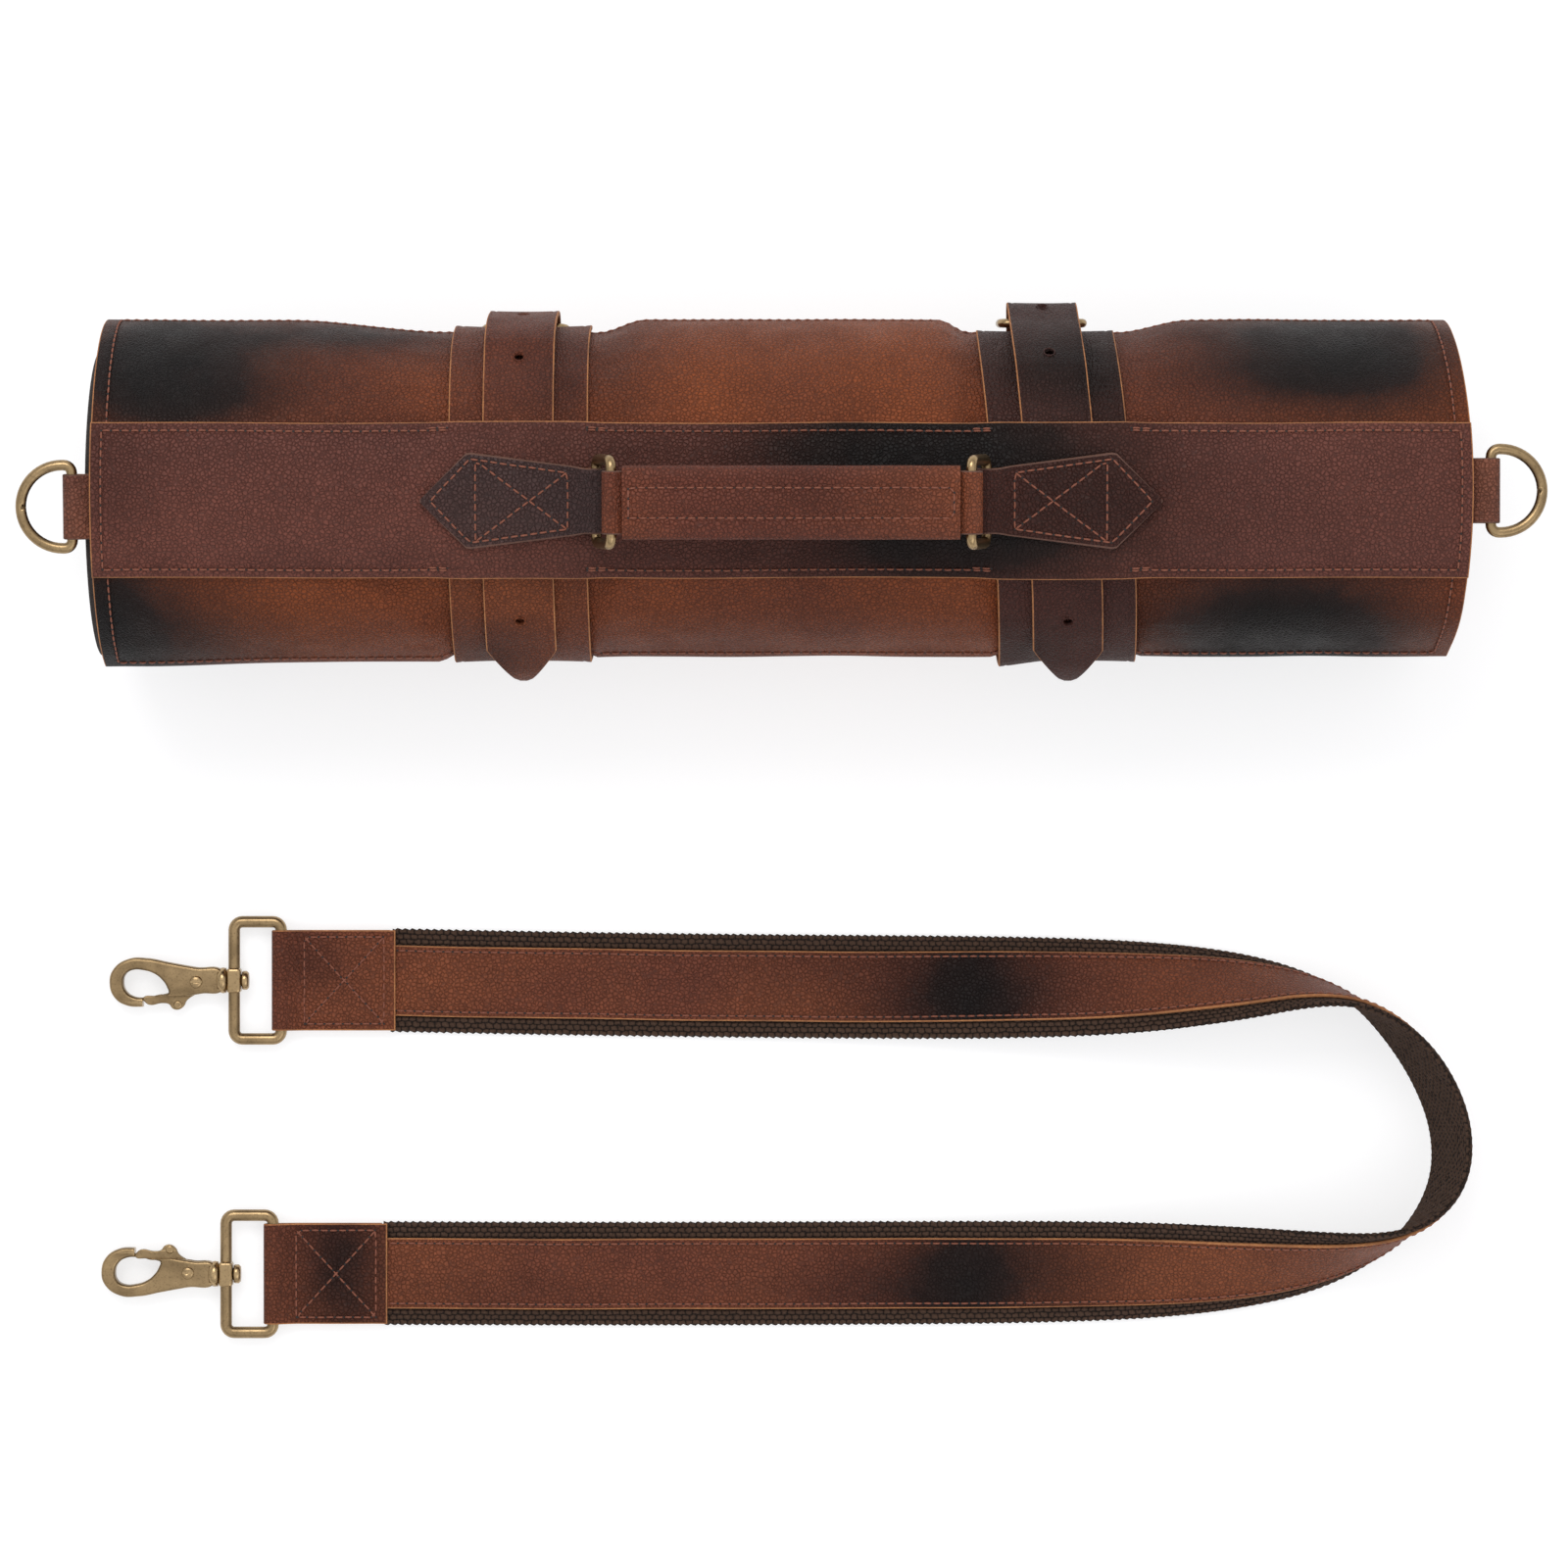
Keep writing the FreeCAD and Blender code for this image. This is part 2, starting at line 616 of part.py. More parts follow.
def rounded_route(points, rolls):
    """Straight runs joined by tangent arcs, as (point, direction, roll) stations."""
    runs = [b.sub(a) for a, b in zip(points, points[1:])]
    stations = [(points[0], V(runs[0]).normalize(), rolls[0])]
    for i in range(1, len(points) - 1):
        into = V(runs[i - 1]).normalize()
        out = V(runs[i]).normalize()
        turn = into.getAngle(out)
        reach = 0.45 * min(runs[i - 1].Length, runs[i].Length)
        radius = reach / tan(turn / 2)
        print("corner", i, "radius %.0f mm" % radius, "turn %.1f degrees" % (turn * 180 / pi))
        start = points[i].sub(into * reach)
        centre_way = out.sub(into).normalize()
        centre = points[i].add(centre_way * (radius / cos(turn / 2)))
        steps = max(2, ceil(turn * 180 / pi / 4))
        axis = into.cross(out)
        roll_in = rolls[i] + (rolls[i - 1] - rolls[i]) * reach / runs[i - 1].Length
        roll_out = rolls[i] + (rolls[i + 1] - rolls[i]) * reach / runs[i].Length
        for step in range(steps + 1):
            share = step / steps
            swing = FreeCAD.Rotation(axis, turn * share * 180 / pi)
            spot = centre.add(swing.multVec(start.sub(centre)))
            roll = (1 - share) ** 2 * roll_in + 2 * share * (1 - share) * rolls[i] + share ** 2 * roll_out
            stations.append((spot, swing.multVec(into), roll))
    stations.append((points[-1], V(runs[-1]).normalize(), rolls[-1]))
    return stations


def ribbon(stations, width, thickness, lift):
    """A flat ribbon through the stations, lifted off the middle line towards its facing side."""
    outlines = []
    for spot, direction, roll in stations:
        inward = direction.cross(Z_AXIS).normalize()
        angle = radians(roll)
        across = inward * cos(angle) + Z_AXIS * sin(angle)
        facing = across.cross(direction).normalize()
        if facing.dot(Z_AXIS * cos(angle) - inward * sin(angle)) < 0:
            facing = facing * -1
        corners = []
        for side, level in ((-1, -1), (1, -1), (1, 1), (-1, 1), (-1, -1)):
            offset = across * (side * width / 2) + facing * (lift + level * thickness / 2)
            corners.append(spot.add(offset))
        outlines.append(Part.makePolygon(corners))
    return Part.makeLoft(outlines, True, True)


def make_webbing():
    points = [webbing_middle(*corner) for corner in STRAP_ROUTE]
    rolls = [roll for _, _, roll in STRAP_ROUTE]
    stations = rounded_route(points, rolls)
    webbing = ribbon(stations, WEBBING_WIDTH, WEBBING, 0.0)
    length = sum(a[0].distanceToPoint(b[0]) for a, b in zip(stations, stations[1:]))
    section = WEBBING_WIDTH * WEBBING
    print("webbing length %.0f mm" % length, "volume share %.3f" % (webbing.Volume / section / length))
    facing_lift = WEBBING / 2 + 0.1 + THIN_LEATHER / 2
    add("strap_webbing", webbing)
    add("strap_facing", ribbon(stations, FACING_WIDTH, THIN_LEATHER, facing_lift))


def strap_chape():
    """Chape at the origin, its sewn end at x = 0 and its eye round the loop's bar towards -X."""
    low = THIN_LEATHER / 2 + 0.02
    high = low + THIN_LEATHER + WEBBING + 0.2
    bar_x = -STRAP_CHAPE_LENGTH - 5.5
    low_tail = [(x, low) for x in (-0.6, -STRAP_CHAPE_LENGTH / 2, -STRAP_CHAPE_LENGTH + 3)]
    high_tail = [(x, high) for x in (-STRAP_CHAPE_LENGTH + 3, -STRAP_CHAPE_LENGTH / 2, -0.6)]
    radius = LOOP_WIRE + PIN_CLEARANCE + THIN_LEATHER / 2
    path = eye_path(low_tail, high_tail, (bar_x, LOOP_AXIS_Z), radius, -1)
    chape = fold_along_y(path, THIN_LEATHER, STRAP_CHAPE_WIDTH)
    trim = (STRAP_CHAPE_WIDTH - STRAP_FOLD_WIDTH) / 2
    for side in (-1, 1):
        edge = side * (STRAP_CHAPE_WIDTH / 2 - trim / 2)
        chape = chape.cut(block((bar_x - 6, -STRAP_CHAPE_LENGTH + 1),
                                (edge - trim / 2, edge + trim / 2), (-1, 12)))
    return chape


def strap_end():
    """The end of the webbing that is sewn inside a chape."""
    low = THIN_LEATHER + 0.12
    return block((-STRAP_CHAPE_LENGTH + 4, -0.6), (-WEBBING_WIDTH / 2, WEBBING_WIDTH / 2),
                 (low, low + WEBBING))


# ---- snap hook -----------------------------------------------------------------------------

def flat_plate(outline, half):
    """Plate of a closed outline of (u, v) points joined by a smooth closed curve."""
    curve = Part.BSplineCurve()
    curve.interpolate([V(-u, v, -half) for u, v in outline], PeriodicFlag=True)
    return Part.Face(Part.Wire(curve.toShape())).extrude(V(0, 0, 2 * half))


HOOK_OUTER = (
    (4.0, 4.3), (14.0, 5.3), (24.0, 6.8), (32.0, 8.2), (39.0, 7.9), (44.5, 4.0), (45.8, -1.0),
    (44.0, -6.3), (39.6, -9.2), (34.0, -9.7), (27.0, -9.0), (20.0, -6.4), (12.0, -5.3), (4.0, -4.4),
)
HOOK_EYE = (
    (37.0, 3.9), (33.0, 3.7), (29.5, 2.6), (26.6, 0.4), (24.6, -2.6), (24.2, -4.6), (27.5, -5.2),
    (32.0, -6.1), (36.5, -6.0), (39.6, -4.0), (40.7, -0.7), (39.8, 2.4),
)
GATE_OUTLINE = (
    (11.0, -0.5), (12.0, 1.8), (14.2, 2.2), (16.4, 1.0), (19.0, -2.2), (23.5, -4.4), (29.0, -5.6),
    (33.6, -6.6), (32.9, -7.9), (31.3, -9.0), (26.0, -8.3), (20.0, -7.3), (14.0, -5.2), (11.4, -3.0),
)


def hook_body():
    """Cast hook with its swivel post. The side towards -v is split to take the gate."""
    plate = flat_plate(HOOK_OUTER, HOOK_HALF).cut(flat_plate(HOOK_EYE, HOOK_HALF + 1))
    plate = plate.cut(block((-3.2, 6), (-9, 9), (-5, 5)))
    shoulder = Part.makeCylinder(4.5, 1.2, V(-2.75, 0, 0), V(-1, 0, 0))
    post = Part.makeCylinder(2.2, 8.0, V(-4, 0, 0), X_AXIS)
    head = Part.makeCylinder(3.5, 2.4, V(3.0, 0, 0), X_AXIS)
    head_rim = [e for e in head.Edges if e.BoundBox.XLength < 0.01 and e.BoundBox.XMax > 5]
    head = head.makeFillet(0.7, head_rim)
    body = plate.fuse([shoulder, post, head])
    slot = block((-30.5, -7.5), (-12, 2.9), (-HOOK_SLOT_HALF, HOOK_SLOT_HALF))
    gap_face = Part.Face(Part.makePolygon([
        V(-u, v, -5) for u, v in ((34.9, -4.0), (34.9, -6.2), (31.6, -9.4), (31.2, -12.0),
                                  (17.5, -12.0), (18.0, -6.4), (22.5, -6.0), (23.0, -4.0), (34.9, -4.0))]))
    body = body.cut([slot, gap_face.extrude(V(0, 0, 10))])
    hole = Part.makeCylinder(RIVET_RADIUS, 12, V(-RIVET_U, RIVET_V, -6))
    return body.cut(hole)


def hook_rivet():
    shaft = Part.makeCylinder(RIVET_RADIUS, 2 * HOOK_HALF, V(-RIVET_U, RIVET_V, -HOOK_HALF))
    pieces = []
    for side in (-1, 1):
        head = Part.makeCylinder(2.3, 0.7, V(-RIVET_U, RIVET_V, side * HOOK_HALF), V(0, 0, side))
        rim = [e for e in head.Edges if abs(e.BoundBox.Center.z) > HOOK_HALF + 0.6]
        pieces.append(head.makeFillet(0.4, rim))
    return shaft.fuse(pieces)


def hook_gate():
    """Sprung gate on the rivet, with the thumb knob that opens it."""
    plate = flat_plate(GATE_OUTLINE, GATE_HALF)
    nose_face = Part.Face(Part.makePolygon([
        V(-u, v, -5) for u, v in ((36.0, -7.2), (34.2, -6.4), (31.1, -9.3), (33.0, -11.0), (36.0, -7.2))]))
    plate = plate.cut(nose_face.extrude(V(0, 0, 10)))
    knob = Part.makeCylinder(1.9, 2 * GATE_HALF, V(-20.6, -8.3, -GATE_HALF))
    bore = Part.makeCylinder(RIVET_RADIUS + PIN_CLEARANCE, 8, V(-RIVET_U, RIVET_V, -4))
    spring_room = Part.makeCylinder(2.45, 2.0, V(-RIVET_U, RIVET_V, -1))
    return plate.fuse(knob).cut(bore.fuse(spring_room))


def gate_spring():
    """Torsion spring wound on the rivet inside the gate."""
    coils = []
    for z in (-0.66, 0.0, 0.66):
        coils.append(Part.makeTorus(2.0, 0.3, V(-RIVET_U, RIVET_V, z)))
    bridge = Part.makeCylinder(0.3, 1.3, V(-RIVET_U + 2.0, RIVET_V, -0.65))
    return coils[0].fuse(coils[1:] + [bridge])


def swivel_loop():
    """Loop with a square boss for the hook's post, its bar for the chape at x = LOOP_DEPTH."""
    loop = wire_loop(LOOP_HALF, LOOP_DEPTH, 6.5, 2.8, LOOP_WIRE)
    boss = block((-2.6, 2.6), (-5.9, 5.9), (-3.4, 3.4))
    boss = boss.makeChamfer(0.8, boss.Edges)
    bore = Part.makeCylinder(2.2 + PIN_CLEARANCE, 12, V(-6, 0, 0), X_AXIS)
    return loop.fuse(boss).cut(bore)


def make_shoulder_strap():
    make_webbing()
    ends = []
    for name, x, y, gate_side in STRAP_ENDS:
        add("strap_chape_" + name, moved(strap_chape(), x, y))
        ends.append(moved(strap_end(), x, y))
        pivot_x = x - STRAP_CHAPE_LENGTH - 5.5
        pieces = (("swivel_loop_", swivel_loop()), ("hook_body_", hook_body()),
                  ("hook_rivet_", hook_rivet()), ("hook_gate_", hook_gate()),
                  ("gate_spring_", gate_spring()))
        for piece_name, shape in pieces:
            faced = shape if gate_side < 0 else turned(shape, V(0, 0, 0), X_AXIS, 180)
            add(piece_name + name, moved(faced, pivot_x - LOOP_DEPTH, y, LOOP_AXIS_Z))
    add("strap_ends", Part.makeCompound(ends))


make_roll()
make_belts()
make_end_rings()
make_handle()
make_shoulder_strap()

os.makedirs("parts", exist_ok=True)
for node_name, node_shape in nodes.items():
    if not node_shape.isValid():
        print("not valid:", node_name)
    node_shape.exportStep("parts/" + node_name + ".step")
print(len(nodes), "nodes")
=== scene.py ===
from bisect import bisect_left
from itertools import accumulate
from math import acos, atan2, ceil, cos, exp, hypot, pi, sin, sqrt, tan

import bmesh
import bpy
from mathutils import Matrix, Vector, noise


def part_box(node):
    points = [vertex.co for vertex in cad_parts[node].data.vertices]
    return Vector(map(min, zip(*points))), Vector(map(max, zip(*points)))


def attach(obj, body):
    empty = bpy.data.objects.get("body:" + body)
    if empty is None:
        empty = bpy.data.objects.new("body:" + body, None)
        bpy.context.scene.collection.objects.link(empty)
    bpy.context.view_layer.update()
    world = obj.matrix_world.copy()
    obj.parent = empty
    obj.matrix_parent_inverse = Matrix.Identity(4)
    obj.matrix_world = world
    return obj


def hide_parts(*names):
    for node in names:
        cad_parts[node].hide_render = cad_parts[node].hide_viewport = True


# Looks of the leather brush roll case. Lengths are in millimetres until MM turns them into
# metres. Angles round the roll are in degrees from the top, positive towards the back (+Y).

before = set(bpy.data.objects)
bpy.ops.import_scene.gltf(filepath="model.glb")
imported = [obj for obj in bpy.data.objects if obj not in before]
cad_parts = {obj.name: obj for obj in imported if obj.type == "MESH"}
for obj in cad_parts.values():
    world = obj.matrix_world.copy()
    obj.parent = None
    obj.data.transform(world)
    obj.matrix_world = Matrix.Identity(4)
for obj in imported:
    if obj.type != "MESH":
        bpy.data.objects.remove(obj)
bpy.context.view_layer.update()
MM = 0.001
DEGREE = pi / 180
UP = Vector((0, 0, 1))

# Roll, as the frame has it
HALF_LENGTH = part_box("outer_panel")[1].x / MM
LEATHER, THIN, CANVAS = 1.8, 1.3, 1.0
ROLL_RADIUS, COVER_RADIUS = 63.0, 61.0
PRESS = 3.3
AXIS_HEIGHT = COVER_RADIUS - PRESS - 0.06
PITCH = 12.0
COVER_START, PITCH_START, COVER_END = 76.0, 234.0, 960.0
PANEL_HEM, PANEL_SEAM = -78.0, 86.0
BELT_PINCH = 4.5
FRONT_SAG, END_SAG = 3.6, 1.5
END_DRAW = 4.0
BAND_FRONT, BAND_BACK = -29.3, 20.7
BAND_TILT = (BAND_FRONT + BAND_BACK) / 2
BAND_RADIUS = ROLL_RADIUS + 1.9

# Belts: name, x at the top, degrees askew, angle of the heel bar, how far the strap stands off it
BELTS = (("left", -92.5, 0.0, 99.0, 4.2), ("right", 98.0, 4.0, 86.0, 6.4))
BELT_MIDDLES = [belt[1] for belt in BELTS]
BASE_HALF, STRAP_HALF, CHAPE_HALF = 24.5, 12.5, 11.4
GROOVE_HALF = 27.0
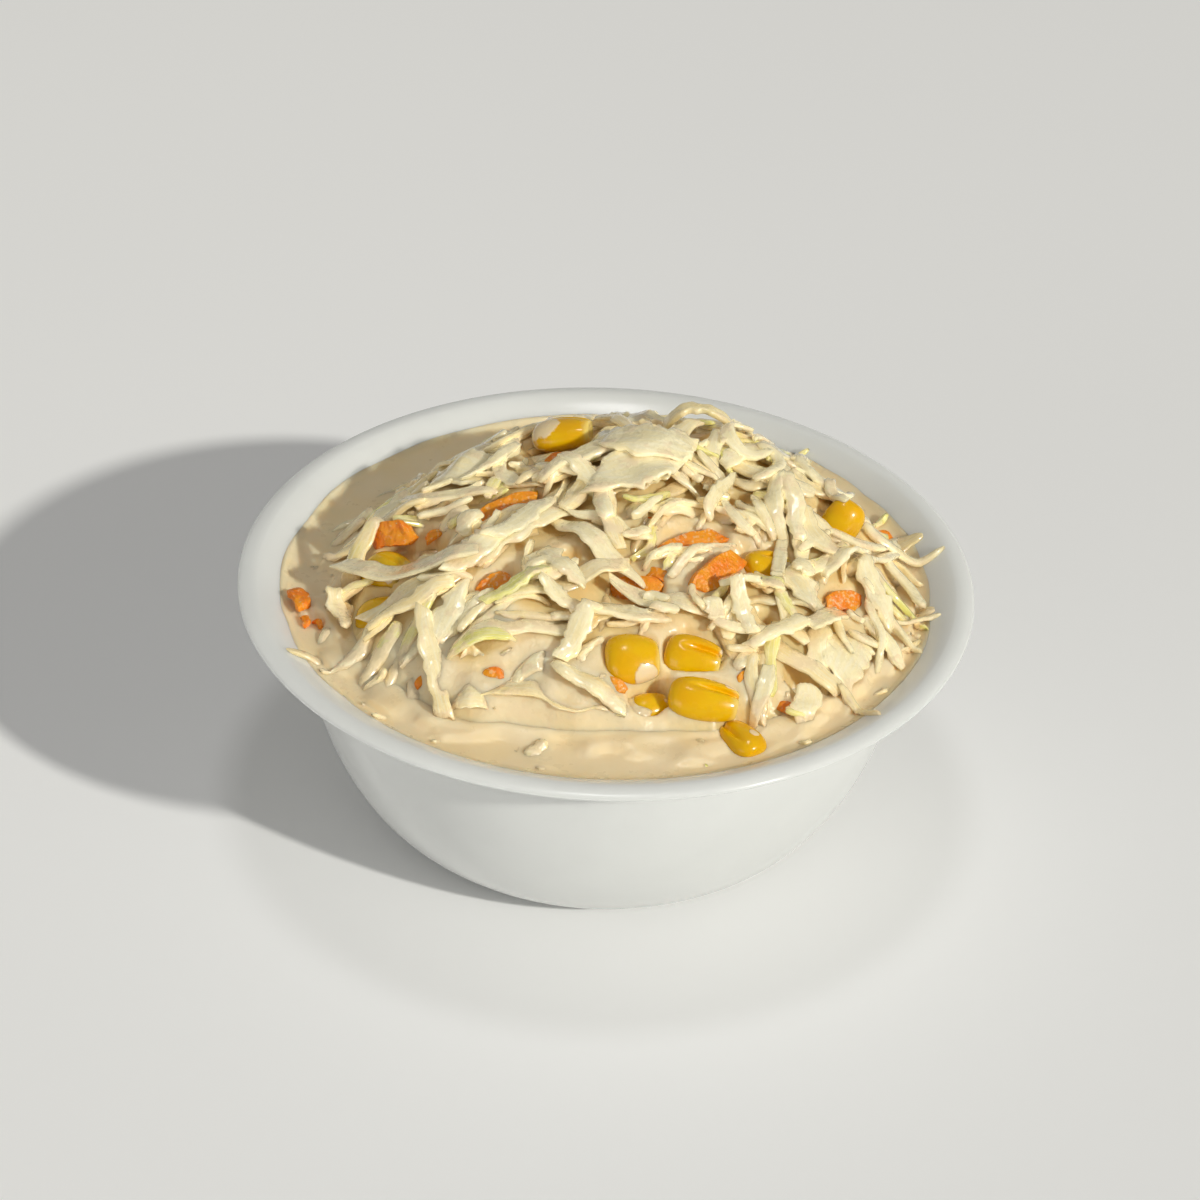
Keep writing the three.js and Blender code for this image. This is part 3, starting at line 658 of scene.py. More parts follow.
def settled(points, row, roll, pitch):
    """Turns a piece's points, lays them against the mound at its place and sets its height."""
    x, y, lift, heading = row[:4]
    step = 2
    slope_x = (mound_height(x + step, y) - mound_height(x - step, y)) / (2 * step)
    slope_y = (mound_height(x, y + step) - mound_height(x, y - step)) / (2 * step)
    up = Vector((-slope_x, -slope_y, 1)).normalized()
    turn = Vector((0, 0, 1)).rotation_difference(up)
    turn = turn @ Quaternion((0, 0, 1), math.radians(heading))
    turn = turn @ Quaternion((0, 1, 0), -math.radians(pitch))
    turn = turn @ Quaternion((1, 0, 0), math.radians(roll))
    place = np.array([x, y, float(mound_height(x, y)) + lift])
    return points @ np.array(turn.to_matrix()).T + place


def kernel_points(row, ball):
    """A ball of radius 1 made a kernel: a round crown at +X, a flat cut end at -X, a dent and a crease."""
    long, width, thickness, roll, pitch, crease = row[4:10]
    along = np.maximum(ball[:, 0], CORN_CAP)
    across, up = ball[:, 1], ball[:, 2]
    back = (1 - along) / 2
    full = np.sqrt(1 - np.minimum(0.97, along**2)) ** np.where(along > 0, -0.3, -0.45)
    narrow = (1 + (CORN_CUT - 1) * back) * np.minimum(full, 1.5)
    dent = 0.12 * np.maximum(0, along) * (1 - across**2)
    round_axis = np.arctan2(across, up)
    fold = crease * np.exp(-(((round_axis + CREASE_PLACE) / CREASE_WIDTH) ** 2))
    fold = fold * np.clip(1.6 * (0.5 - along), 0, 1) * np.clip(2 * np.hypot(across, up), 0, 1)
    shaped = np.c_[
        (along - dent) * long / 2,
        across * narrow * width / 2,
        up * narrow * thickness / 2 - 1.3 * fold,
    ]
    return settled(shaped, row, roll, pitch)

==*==

--- Stated goal ---
Only the lines running from the line with "Keep writing the three.js" through the line with "return points @" should be repeated, exactly and with both ends kept.

--- Finished exercise ---
Keep writing the three.js and Blender code for this image. This is part 3, starting at line 658 of scene.py. More parts follow.
def settled(points, row, roll, pitch):
    """Turns a piece's points, lays them against the mound at its place and sets its height."""
    x, y, lift, heading = row[:4]
    step = 2
    slope_x = (mound_height(x + step, y) - mound_height(x - step, y)) / (2 * step)
    slope_y = (mound_height(x, y + step) - mound_height(x, y - step)) / (2 * step)
    up = Vector((-slope_x, -slope_y, 1)).normalized()
    turn = Vector((0, 0, 1)).rotation_difference(up)
    turn = turn @ Quaternion((0, 0, 1), math.radians(heading))
    turn = turn @ Quaternion((0, 1, 0), -math.radians(pitch))
    turn = turn @ Quaternion((1, 0, 0), math.radians(roll))
    place = np.array([x, y, float(mound_height(x, y)) + lift])
    return points @ np.array(turn.to_matrix()).T + place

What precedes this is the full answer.